→ **WHAT YOU ARE ASKED TO DO**:
Extract the lines that hold the string "with".

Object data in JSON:
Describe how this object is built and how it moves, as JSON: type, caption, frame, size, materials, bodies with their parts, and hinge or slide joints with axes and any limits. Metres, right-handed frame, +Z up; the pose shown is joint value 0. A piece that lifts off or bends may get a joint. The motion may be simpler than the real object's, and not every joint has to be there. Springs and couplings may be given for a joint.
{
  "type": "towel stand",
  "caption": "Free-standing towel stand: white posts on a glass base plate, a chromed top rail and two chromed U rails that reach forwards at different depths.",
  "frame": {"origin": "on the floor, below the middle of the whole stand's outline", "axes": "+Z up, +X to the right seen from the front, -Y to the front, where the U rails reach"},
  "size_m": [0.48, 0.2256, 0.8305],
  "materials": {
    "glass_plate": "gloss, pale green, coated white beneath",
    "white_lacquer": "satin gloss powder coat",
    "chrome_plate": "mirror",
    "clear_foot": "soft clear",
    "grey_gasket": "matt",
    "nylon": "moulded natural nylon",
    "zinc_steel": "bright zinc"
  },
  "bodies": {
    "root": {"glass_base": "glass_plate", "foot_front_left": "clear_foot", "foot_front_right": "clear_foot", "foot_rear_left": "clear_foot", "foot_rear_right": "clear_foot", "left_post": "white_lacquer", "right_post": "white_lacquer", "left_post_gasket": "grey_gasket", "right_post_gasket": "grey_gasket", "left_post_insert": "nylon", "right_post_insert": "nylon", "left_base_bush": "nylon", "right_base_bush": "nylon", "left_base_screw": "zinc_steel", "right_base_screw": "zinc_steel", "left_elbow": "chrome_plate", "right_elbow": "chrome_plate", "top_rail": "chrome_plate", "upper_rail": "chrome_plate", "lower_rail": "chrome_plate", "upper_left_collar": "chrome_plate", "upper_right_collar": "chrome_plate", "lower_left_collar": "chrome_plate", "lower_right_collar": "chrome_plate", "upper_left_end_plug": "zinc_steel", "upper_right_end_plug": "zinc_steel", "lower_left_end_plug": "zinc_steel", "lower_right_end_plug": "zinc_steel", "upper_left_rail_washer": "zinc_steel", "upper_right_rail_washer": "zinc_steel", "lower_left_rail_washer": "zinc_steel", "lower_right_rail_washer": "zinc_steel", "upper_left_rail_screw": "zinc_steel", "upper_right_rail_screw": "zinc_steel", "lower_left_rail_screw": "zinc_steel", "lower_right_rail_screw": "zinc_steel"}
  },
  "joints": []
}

--

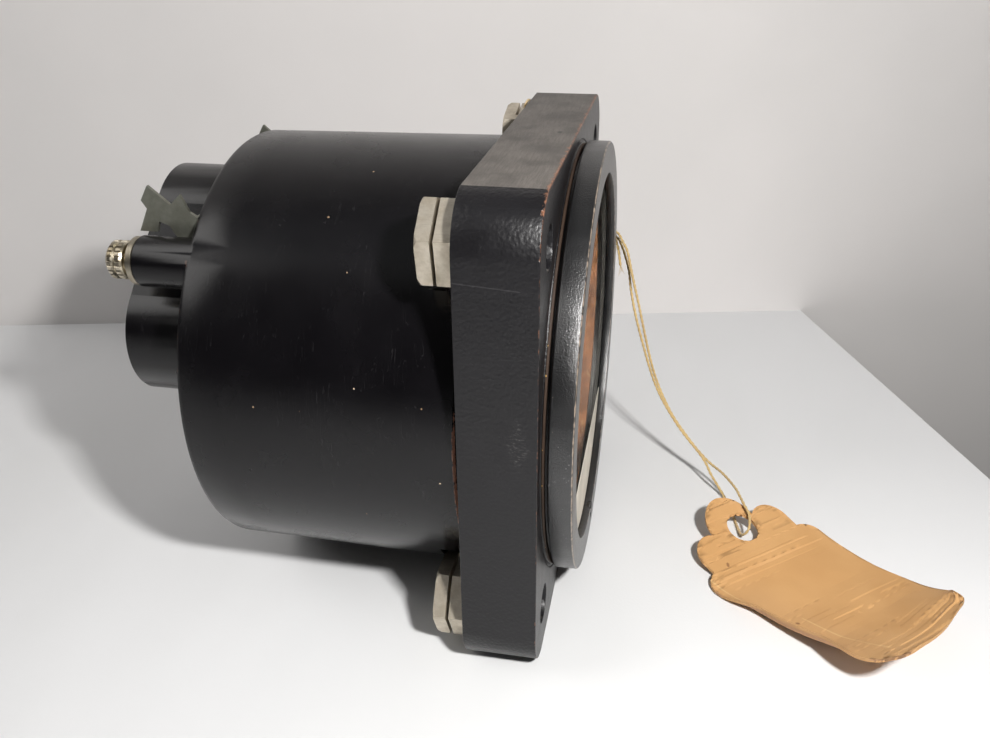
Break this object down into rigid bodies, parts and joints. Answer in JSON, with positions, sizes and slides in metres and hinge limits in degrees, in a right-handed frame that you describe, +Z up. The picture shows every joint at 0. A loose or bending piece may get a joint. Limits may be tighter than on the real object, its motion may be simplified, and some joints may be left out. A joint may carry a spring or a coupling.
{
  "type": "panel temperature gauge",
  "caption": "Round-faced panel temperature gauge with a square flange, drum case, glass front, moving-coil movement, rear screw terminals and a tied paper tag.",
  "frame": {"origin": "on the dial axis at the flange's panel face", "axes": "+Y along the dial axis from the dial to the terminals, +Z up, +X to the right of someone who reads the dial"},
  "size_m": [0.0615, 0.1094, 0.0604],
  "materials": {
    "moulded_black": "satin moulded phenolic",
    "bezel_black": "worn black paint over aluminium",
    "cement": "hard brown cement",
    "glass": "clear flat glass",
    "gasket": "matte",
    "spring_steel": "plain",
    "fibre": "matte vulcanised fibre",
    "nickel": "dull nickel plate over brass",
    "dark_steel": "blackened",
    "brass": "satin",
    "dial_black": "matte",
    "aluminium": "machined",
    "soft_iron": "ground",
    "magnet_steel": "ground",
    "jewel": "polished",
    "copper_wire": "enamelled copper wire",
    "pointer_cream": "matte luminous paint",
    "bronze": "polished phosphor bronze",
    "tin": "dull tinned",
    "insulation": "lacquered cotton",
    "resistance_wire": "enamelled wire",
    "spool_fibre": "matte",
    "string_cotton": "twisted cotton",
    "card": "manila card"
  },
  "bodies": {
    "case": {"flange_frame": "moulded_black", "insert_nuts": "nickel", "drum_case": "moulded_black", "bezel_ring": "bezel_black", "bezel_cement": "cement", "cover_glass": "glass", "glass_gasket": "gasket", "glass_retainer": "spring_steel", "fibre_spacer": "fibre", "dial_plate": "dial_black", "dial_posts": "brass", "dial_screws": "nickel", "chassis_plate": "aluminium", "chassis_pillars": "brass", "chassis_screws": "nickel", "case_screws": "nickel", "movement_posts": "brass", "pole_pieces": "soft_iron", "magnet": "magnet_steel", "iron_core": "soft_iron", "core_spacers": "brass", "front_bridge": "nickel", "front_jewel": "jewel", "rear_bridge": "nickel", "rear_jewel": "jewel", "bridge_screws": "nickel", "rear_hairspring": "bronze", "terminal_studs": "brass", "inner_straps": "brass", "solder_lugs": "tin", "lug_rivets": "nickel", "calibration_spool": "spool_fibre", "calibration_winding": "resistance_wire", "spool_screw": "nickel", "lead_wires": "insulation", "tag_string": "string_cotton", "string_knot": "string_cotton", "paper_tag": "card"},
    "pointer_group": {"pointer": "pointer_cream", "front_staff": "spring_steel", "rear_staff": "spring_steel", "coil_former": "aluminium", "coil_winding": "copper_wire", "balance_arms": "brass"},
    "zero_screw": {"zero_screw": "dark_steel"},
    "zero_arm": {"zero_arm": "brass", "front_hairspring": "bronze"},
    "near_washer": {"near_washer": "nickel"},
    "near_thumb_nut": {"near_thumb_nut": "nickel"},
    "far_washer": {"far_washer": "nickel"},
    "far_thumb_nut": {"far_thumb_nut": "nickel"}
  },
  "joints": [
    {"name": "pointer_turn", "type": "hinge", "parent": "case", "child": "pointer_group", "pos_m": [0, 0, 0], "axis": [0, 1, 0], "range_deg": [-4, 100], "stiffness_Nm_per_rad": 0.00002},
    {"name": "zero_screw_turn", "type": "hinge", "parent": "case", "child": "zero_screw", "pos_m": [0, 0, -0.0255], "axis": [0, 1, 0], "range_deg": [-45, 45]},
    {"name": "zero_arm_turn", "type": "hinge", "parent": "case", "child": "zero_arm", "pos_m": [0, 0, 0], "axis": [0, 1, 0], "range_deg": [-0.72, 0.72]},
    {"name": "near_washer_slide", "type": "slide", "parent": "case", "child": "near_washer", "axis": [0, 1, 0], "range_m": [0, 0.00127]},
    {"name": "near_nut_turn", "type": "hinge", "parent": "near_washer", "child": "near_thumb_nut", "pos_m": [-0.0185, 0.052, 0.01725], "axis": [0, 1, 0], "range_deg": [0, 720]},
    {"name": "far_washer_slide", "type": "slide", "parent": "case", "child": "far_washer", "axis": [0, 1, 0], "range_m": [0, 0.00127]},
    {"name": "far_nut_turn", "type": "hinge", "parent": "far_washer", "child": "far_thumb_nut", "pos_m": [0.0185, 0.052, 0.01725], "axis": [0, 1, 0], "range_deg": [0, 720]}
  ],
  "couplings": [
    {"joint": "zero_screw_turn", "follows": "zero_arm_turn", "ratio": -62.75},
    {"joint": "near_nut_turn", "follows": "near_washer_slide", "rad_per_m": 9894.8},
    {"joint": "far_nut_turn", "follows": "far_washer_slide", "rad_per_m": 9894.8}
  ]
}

→ **ANSWER TO THE TASK**:
Describe how this object is built and how it moves, as JSON: type, caption, frame, size, materials, bodies with their parts, and hinge or slide joints with axes and any limits. Metres, right-handed frame, +Z up; the pose shown is joint value 0. A piece that lifts off or bends may get a joint. The motion may be simpler than the real object's, and not every joint has to be there. Springs and couplings may be given for a joint.
Break this object down into rigid bodies, parts and joints. Answer in JSON, with positions, sizes and slides in metres and hinge limits in degrees, in a right-handed frame that you describe, +Z up. The picture shows every joint at 0. A loose or bending piece may get a joint. Limits may be tighter than on the real object, its motion may be simplified, and some joints may be left out. A joint may carry a spring or a coupling.
  "caption": "Round-faced panel temperature gauge with a square flange, drum case, glass front, moving-coil movement, rear screw terminals and a tied paper tag.",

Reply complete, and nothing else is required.